Dalam kitab Tobit kisah tentang perkawinan levirate seperti ini dialami juga oleh Sarah yang kawin dengan tujuh bersaudara tapi semuanya selalu mengalami nasib sama yakni mati saat malam perkawinan. (Kendati Tobit, suami yang berikut, luput dari terkaman Asmodeus, berkat bau ikan dan bantuan malaikat Rafael).
Di surga, siapa yang menjadi suami dari janda tanpa anak itu? Pertama-tama Yesus memberikan bukti biblis dalam kisah tentang semak bernyala dan merujuk eksistensi Allah yang bagi orang Yahudi dikenal sebagai Allah Abraham, Isak dan Yakub. Jika Allah mendeklarasikan diri-Nya demikian maka Allah sendiri menjamin kebangkitan dan kekekalan hidup mereka. Kedua, Yesus mengatakan hidup setelah mati bukan sekadar repetisi abadi dari masa kini. Semuanya berubah. Relasi-relasi kekeluargaan, termasuk perkawinan, ditransformasi. Yesus dengan keras menolak keyakinan sesat aliran anti kebangkitan tetapi menegaskan makna dan arti hidup yang sesungguhnya bahwa mereka yang dianugerahkan kebangkitan dan hidup abadi akan mengalaminya bersama Allah dan dipanggil anak-anak Allah, seperti para malaikat di surga.

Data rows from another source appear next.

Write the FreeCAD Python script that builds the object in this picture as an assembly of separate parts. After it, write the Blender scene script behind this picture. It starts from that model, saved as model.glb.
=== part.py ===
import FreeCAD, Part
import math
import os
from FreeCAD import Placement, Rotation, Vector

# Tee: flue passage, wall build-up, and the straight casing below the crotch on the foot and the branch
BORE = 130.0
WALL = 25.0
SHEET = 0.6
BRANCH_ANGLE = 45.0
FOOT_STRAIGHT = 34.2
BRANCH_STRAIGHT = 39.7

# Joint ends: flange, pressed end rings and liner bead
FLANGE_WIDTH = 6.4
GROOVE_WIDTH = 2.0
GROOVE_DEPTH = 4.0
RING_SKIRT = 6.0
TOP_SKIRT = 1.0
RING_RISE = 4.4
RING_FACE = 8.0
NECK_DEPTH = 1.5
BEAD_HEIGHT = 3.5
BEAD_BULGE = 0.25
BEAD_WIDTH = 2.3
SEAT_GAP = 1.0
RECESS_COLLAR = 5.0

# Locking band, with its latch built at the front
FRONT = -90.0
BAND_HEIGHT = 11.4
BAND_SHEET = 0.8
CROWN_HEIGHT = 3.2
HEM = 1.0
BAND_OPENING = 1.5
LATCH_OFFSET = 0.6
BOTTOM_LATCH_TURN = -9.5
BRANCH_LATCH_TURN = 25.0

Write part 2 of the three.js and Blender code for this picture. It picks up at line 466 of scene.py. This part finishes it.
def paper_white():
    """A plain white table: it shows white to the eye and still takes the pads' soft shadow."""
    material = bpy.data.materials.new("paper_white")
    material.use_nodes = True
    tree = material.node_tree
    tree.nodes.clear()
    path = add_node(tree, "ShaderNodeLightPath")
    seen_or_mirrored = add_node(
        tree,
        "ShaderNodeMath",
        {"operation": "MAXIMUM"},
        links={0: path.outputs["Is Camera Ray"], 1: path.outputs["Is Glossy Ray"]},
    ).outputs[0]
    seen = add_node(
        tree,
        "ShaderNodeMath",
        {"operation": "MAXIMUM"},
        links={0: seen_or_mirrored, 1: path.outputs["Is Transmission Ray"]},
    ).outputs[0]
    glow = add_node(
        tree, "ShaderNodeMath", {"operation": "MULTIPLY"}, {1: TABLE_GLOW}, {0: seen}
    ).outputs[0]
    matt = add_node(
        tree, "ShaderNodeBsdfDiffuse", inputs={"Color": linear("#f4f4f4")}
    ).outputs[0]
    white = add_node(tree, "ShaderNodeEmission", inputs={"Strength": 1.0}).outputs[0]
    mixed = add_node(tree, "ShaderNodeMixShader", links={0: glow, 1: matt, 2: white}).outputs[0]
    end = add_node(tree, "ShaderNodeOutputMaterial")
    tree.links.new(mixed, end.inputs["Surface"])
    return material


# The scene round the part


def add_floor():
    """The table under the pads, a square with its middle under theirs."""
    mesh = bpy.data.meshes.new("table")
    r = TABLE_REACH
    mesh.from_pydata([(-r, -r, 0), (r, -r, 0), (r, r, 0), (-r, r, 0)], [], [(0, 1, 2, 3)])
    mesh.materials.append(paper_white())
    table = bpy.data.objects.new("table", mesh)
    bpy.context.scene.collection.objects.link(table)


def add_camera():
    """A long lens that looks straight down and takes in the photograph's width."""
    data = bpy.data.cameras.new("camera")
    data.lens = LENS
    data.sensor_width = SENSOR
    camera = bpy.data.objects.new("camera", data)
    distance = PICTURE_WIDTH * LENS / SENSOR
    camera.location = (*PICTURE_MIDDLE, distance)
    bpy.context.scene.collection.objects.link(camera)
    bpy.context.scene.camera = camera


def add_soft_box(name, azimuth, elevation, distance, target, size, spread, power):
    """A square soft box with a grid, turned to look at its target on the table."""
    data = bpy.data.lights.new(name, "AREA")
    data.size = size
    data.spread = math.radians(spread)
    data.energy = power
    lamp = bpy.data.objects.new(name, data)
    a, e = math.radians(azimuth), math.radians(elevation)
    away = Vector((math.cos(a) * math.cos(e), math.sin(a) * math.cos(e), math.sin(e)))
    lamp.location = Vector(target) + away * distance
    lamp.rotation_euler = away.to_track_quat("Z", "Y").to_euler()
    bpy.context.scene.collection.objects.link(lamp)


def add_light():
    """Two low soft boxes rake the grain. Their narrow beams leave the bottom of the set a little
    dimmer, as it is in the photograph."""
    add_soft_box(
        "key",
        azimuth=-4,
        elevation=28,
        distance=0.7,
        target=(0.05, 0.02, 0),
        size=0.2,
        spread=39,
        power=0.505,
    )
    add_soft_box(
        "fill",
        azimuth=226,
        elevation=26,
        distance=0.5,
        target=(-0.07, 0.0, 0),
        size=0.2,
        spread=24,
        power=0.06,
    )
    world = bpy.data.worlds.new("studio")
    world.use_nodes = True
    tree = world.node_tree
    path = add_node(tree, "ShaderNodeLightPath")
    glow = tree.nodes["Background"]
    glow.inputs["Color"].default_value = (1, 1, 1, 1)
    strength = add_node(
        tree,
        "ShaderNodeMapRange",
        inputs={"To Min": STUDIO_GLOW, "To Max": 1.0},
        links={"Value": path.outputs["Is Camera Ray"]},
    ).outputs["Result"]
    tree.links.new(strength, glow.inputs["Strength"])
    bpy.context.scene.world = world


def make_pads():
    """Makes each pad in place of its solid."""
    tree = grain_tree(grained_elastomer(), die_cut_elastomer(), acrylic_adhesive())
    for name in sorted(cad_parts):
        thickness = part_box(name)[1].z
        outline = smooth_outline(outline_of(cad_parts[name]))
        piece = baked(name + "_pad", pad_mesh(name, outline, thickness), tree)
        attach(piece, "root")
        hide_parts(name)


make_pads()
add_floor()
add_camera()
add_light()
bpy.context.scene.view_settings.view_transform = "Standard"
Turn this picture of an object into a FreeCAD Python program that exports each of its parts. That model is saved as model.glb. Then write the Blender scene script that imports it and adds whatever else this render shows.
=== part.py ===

Pesan injil bagi kita yakni kita dipanggil untuk hidup sebagai putra-putri yang beriman akan kebangkitan Kristus: “I am the resurrection and the life; whoever believes in me, even if he dies, will live, and everyone who lives and believes in me will never die” (Yoh 11:25). Tuhan yang bangkit adalah jaminan kebangkitan badan dan hidup kekal. Janji keselamatan ini juga harusnya membantu kita menghayati panggilan hidup kita masing-masing entah dalam hidup berkeluarga oleh ikatan suci perkawinan maupun yang tidak berkeluarga oleh ketaatan akan kaul-kaul dalam hidup religius demi kemuliaan Allah dan kebaikan satu sama lain.